Reproduce the opening lines of the records exactly, up to and including the line in which "for node in" occurs.

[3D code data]
START

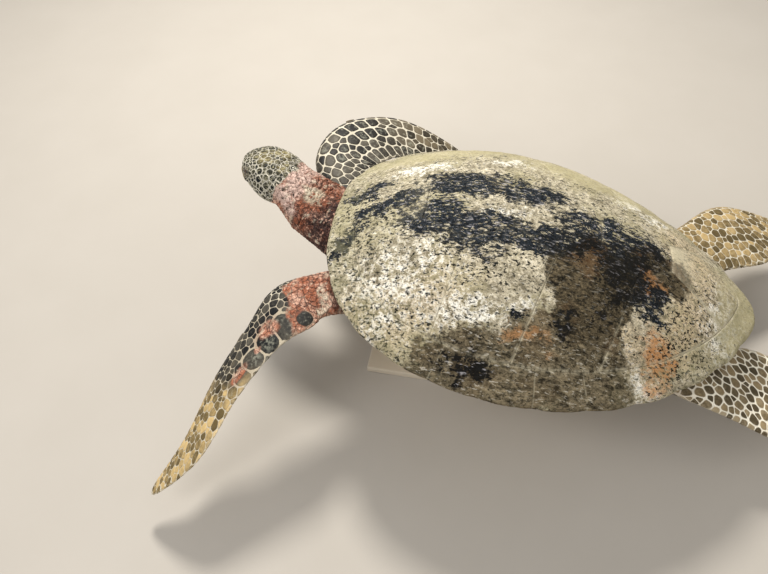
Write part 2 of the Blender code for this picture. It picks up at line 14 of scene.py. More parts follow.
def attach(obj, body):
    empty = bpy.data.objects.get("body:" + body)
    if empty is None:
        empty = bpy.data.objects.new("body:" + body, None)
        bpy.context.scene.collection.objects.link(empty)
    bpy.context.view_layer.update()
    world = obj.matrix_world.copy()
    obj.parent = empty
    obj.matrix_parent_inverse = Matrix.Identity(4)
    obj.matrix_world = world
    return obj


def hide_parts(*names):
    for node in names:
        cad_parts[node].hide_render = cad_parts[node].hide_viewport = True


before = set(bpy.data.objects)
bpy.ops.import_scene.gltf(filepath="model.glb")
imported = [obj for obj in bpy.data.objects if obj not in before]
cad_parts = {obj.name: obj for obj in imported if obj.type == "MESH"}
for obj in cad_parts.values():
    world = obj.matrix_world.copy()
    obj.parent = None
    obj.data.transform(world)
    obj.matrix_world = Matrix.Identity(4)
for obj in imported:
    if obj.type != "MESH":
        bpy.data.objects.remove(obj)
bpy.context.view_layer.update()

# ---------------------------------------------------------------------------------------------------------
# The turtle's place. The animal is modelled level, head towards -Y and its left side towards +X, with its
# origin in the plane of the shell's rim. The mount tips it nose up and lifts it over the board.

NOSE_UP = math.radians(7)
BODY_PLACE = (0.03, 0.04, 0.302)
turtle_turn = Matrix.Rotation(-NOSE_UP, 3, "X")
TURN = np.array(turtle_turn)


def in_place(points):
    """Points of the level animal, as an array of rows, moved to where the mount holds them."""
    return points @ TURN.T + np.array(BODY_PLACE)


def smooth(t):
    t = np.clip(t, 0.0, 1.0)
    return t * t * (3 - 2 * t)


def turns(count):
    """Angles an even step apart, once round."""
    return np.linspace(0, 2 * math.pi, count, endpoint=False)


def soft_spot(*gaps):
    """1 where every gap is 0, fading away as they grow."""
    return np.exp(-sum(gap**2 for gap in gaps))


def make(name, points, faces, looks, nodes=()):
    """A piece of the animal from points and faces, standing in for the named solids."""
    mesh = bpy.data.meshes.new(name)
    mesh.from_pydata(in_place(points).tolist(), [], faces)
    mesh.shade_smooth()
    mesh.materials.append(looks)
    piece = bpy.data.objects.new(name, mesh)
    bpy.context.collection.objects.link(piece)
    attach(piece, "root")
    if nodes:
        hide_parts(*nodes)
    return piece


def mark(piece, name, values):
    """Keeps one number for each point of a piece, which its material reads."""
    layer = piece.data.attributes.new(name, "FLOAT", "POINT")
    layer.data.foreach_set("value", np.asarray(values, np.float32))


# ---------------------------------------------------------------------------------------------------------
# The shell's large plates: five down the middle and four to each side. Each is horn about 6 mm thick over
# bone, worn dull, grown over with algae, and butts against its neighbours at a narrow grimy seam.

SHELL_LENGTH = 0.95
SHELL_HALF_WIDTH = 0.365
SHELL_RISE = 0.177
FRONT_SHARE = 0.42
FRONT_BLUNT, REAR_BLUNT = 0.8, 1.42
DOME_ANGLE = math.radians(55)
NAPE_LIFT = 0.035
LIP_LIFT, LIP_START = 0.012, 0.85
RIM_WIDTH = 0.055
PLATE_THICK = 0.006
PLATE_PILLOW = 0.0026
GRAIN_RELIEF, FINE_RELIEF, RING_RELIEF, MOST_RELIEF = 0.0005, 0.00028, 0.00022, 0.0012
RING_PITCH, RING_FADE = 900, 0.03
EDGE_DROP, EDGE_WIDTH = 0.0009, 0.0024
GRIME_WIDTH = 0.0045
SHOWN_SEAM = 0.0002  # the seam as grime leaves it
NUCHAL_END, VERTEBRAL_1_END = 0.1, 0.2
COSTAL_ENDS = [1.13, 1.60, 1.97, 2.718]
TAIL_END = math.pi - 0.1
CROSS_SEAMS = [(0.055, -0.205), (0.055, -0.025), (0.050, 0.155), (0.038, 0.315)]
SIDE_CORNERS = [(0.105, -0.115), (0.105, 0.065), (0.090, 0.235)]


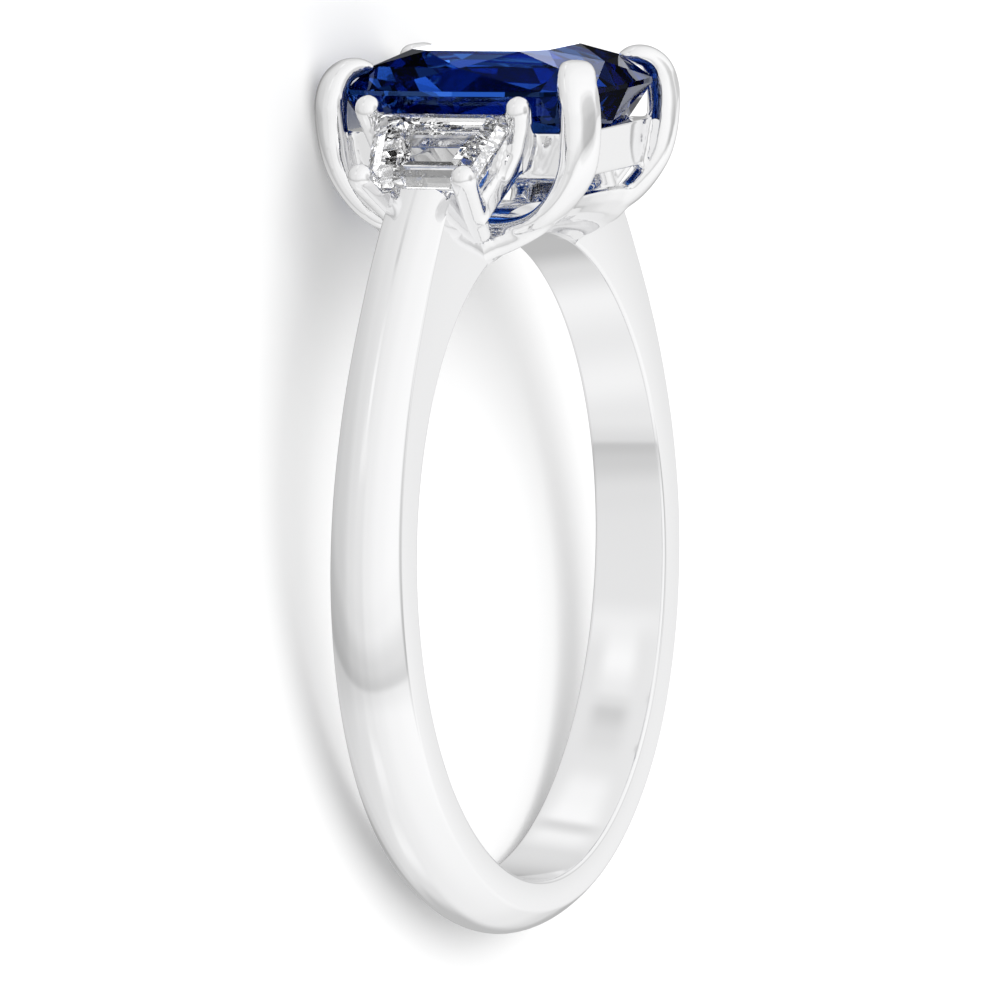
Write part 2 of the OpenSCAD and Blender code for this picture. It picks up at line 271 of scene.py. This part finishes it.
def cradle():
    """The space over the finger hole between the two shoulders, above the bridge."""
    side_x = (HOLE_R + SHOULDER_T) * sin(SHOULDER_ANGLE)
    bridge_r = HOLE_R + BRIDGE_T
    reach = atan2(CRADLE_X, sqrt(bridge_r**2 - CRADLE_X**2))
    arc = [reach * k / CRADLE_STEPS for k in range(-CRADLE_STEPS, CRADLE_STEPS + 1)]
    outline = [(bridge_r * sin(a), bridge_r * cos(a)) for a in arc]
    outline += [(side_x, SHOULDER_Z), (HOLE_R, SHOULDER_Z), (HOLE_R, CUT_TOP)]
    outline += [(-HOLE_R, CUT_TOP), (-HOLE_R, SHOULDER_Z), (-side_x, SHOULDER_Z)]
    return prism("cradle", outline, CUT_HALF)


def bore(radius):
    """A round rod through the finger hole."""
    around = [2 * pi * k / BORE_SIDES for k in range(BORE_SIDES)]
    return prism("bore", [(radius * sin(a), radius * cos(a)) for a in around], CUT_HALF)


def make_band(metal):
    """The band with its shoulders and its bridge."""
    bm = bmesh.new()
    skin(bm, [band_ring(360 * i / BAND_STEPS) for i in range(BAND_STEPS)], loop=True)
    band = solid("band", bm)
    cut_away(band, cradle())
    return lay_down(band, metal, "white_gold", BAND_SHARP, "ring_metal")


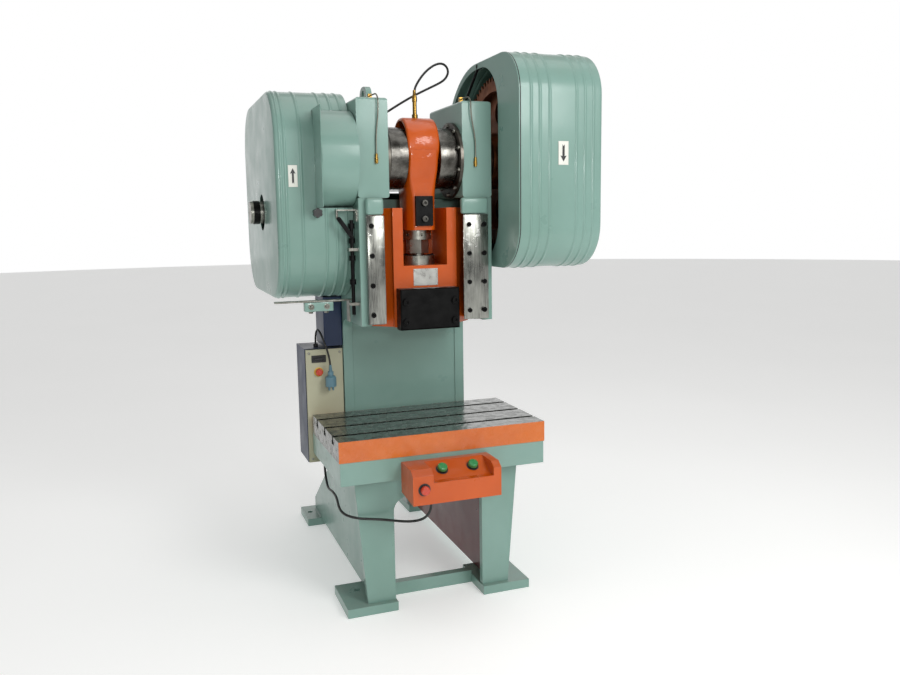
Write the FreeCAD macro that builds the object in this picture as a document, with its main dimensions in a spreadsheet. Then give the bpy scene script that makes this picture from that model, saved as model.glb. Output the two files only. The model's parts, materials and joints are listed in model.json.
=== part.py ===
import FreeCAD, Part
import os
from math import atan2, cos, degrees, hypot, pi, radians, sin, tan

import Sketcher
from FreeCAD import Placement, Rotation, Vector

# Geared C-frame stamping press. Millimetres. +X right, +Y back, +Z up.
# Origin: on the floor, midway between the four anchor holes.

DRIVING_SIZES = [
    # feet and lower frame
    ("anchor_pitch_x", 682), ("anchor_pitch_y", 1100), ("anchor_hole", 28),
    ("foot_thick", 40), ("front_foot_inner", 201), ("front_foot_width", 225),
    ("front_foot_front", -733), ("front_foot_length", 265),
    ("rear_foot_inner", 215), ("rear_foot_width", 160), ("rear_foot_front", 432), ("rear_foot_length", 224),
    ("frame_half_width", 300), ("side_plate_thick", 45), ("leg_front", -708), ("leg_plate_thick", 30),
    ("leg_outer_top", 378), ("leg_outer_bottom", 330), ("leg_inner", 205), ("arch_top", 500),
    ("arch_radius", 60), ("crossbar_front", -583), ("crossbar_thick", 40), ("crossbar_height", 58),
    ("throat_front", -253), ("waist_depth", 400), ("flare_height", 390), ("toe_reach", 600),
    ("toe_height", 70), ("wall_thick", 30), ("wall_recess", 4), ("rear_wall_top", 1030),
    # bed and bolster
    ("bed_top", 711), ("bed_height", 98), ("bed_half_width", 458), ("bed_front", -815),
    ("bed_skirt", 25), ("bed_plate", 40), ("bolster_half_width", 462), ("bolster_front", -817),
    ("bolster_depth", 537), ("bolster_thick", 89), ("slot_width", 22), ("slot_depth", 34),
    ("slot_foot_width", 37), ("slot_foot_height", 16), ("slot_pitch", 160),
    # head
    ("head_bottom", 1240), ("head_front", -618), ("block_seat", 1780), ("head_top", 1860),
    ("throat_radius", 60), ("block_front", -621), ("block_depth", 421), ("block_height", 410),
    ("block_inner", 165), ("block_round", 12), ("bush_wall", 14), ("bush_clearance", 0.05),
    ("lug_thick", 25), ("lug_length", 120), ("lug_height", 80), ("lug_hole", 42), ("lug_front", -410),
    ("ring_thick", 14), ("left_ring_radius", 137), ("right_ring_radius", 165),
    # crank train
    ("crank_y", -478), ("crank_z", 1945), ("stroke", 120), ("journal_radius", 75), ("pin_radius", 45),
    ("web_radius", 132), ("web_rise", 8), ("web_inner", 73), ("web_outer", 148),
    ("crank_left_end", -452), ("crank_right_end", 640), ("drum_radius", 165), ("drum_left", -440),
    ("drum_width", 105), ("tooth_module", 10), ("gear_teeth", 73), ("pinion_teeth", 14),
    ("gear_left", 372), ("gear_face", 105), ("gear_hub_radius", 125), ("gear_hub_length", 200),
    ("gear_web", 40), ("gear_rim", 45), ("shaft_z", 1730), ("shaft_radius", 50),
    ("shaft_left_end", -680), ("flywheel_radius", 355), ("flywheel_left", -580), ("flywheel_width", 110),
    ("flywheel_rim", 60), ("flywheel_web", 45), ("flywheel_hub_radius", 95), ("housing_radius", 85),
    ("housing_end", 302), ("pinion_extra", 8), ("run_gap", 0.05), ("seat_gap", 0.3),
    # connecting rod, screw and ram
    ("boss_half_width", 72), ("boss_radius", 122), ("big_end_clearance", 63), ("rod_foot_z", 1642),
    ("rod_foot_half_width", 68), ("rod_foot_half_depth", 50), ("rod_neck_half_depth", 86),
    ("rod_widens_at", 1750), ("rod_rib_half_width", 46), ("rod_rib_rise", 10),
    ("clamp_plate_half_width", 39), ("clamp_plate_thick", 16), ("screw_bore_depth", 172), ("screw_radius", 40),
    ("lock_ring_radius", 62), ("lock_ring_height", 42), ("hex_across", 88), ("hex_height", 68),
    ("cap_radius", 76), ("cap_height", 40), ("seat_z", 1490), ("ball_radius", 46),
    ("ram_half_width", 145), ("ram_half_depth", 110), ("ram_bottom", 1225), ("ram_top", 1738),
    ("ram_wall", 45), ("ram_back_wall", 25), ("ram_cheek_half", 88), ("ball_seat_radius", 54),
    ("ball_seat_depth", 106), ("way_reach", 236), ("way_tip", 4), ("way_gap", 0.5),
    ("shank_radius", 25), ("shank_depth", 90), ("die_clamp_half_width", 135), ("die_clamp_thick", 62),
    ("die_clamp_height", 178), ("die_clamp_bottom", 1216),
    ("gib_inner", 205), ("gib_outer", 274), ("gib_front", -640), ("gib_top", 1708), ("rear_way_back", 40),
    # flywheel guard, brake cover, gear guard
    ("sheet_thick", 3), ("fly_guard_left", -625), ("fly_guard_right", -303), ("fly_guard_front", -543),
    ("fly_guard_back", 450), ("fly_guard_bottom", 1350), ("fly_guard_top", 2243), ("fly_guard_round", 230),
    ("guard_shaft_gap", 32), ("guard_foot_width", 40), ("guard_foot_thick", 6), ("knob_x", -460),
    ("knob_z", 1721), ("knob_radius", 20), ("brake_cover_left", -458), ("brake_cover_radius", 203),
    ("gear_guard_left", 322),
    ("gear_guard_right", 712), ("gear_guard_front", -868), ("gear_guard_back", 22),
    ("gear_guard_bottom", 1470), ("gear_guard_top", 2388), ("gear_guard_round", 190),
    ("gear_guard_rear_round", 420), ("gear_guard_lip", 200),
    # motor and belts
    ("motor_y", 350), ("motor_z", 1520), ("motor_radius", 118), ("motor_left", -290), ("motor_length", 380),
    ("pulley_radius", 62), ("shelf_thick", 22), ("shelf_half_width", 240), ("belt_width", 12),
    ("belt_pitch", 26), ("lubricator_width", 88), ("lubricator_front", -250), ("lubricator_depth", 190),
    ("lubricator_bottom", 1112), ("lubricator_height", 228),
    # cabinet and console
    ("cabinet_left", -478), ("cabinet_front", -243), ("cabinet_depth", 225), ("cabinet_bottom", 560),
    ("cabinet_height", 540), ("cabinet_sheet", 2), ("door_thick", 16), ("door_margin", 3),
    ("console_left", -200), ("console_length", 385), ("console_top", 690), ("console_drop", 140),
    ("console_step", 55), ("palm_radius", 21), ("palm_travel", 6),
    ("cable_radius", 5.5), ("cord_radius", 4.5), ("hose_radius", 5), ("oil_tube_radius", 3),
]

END

The result:
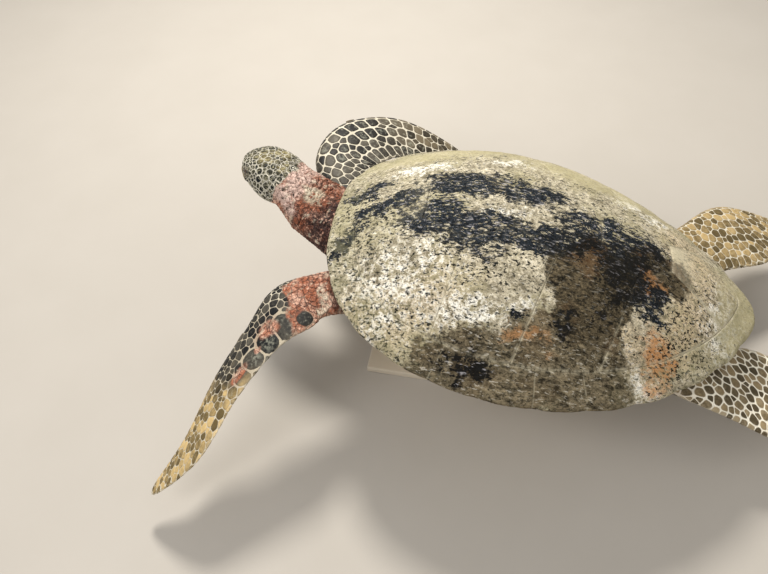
Write part 2 of the Blender code for this picture. It picks up at line 14 of scene.py. More parts follow.
def attach(obj, body):
    empty = bpy.data.objects.get("body:" + body)
    if empty is None:
        empty = bpy.data.objects.new("body:" + body, None)
        bpy.context.scene.collection.objects.link(empty)
    bpy.context.view_layer.update()
    world = obj.matrix_world.copy()
    obj.parent = empty
    obj.matrix_parent_inverse = Matrix.Identity(4)
    obj.matrix_world = world
    return obj


def hide_parts(*names):
    for node in names:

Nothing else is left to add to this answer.